As it gets tighter, Pelosi's fortitude — and the strength of her strategy — will be tested.

After a string of House Democrats endorsed beginning a formal impeachment inquiry over Congress' August recess, the Judiciary Committee moved last week to bless its own investigation without the imprimatur of a vote on the House floor. As a result of that, and of individual political messaging needs, Democrats have been wildly inconsistent in describing whether they are pursuing impeachment or not.

Nonetheless, the probe will ramp up with a hearing featuring 2016 Trump campaign manager Cory Lewandowski Tuesday.

At the same time, Trump's Justice Department is using mixed messages coming from House Democrats about their impeachment intentions as part of the case against giving lawmakers access to secret grand jury testimony from Special Counsel Robert Mueller's Russia probe.

All of that amounts to a squeeze on the strategy devised by Pelosi, the California Democrat charged with the constitutional role of leading the House and the political role of keeping her party's majority.

All year, Pelosi has been trying to balance between her political base's demand to move against a president it sees as criminally corrupt and her priority of avoiding a series of impeachment-related floor votes that expose her party's most vulnerable incumbents to anger back home from either liberal constituents or swing voters.

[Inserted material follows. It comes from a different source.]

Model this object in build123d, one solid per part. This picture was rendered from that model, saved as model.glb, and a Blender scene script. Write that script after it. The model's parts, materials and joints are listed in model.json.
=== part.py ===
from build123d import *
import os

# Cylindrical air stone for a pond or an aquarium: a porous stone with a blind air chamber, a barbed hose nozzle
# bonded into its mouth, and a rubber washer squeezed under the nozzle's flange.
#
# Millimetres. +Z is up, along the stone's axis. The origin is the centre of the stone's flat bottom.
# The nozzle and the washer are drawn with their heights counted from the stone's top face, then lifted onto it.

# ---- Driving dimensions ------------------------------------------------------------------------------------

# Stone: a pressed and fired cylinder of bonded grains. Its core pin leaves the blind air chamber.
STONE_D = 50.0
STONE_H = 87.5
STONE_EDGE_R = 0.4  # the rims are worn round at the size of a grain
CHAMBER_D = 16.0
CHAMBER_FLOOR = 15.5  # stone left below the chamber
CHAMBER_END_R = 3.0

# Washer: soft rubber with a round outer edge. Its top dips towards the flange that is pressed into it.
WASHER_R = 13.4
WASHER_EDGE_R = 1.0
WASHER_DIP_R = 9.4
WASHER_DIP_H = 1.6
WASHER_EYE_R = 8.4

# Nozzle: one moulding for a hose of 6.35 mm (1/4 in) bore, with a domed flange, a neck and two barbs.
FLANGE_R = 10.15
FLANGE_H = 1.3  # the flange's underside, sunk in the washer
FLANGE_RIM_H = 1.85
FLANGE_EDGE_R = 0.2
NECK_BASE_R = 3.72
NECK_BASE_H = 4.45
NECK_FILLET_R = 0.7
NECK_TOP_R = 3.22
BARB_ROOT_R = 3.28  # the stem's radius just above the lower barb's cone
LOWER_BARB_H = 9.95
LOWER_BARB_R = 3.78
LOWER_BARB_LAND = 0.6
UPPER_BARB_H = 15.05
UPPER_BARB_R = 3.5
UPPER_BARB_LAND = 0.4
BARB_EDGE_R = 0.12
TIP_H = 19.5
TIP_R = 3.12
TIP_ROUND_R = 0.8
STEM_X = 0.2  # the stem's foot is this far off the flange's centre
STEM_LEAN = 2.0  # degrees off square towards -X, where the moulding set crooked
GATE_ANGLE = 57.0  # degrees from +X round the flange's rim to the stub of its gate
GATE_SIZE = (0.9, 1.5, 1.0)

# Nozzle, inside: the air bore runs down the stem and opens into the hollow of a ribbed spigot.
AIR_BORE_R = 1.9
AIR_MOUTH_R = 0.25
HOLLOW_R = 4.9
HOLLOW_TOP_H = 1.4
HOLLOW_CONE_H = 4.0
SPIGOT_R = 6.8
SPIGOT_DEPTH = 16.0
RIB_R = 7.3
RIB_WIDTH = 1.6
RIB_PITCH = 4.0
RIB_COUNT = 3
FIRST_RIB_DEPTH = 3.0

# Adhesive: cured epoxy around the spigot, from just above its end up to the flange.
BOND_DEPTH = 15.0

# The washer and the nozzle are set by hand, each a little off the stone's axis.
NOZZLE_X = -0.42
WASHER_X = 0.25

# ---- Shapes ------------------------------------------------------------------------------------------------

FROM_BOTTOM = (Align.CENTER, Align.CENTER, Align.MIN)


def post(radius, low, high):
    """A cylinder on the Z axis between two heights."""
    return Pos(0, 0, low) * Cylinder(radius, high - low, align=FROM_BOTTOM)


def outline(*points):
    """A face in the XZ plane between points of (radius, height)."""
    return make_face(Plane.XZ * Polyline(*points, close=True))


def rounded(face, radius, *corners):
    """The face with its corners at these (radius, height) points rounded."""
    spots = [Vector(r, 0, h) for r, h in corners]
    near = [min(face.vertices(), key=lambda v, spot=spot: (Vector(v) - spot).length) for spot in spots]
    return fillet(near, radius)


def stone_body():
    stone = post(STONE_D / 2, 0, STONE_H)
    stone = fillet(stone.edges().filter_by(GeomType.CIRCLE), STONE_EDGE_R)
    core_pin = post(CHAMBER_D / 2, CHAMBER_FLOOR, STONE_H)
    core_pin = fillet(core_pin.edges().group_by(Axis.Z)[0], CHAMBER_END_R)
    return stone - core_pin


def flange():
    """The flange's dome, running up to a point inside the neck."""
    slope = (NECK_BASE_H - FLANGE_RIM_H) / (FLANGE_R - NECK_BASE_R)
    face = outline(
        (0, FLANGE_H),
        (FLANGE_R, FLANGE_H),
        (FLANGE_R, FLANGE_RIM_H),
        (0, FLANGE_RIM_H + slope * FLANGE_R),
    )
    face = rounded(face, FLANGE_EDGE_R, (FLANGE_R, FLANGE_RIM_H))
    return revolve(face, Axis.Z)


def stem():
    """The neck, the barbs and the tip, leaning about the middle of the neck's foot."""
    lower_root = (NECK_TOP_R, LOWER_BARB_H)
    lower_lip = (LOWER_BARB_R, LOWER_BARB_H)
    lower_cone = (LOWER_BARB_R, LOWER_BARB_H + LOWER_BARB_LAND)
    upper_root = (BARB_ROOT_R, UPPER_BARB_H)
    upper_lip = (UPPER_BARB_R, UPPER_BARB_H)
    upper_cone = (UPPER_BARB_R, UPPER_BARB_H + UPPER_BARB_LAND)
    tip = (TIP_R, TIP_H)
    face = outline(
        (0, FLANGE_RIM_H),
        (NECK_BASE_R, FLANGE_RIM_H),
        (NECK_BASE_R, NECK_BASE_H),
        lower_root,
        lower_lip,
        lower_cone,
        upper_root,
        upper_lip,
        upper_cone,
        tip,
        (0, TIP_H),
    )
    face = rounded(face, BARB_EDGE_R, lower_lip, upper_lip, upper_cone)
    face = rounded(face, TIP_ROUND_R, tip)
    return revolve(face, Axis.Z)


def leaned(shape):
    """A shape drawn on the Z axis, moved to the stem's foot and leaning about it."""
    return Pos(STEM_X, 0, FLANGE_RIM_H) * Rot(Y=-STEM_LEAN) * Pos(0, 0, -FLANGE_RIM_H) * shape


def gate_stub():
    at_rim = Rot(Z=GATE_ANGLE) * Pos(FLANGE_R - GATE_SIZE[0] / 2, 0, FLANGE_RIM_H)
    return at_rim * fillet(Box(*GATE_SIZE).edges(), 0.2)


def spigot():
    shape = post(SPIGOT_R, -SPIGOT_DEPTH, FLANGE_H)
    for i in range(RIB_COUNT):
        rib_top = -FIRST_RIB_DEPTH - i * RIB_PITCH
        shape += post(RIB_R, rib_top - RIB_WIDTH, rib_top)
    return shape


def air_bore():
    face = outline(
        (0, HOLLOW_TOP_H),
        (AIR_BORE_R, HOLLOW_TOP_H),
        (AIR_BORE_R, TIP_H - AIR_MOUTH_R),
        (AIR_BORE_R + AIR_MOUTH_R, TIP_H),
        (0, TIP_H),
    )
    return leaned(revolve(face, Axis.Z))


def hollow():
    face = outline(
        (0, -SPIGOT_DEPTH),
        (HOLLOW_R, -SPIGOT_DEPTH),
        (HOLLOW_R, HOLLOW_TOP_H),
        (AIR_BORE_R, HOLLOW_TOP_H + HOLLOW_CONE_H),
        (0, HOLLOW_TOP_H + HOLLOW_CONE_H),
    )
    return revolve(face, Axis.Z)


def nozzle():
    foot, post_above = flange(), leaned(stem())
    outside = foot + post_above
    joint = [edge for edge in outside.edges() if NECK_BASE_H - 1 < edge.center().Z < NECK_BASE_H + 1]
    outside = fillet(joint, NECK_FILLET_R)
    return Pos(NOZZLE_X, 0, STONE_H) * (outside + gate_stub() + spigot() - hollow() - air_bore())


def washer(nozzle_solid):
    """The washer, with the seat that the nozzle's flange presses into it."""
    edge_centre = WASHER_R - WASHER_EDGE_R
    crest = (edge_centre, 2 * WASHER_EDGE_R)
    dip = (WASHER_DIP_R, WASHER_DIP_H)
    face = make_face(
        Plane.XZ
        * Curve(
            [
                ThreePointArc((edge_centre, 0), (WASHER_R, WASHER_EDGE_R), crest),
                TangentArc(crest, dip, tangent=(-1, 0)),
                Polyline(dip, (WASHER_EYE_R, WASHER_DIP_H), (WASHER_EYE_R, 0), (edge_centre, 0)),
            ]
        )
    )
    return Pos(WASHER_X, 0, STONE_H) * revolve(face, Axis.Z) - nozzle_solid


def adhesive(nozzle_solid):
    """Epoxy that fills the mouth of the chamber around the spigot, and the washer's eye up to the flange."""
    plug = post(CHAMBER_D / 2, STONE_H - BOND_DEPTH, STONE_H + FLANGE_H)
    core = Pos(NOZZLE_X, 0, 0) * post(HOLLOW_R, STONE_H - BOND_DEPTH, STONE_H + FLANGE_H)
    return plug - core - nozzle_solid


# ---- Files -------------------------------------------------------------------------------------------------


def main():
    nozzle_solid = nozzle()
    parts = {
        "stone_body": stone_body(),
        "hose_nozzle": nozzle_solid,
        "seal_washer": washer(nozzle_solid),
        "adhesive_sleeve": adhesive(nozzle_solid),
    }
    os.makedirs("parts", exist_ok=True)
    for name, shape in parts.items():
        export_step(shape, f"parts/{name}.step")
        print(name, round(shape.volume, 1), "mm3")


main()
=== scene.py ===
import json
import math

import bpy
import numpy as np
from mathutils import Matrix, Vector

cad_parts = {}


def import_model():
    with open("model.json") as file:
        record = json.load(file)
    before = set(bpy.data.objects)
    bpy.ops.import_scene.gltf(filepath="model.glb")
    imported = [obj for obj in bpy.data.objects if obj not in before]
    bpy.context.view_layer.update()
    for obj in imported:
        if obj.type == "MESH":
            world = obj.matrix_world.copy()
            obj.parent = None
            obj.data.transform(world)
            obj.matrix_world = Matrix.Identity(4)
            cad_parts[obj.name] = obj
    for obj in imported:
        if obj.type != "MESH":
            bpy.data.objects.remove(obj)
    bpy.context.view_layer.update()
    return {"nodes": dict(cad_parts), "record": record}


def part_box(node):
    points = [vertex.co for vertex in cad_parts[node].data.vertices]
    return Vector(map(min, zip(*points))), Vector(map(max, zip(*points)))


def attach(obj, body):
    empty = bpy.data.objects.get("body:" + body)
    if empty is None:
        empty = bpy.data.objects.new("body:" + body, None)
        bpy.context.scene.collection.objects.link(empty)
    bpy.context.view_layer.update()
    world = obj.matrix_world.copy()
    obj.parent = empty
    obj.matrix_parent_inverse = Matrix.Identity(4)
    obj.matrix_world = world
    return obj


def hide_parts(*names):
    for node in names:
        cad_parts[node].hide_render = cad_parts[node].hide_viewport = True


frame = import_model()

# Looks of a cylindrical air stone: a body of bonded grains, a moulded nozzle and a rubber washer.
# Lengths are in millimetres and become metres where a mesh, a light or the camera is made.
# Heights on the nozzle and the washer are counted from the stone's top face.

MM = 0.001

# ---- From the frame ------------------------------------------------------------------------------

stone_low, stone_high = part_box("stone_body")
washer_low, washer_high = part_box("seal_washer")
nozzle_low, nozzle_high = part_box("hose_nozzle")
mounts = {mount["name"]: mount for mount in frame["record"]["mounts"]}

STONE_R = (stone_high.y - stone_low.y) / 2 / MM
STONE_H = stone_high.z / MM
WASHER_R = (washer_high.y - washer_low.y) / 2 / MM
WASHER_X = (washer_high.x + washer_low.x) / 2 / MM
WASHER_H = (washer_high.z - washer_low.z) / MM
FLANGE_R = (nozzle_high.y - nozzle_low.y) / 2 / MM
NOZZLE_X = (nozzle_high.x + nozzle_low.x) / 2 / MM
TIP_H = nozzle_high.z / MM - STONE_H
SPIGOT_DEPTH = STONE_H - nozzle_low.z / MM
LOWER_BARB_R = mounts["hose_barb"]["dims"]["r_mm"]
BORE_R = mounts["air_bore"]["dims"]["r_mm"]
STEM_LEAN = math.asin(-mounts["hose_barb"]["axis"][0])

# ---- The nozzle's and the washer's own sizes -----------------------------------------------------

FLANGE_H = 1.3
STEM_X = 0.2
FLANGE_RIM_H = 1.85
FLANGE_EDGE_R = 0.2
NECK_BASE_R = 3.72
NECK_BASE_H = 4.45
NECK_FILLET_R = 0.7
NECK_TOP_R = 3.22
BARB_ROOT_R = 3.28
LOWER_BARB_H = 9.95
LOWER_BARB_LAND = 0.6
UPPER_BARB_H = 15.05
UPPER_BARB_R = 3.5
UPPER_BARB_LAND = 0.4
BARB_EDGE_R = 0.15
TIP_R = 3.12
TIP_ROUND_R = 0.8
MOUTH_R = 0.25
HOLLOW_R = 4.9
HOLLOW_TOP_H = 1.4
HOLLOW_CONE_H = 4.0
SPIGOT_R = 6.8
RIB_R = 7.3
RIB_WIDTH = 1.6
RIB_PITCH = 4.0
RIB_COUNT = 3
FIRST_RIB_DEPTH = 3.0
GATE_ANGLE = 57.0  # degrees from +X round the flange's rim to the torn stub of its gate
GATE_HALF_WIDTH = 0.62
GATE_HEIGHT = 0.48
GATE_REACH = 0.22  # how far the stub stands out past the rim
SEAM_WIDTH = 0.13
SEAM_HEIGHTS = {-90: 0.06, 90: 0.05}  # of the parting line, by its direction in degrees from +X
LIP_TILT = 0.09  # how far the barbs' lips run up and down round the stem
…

She appears to have landed on a one-vote strategy: let Judiciary draft articles of impeachment and then conduct just one House floor vote — or series of votes — so that lawmakers in tough districts don't have to walk the plank over and over again.

"There are some of our members who are ready to vote to impeach and remove the president tomorrow. And there are some who believe that we should not impeach him because it will be a failed exercise in the Senate," Rep. Adam Schiff, D-Calif., the chairman of the House Intelligence Committee, said in an interview on CBS's "Face the Nation" Sunday. "But the vast majority of our caucus, including our leadership, is of the view that we should do the investigation before we determine whether the president should be impeached. That's the category that I fit in and that's the work that we're doing."

Pelosi's approach will give an avenue to pro-impeachment Democrats to air their case while keeping it off the floor — and out of the minds of swing voters — for now. But the issue is sure to get thornier for her soon, in part because the 2020 Democratic presidential nomination contest is heating up.

While the topic was ignored in last Thursday's candidate debate on ABC News, billionaire activist Tom Steyer, who built his public image and campaign on calling for Trump's ouster, has qualified for an Oct. 15 debate in the Columbus, Ohio, area.

"Tom Steyer will hit the presidential debate stage two years after he first began running impeachment ads," said Rebecca Katz, a veteran Democratic strategist and former congressional aide. "House Democrats have already twisted themselves into quite the incoherent pickle on impeachment and Steyer's prominence only puts them more on the defensive."

But Pelosi has been unmoved by political pressure on her left flank, acting as a bulwark against the passions of partisans and the various political and legal arguments advanced by colleagues who favor impeachment.

Former Rep. Donna Edwards, D-Md., wrote in the Washington Post a week ago that Trump's actions not only merit impeachment by the House but demand it. If lawmakers don't ask, she argued, his successors will be unfettered in their use and abuse of power.

"Should House Democrats choose not to act on this laundry list of obstruction, abuse of power and emolumentsviolations, they alone bear the responsibility of forever changing the lines of demarcation for future presidents," Edwards wrote. "It really is that simple."

It could be that frustration with Pelosi among Democrats inside and outside Congress boils over and she is forced to change her course.

But if Pelosi's calculations are right, she is suffering short-term pain in service of a plan that will have Trump replace her between the jaws of the impeachment vise in due time.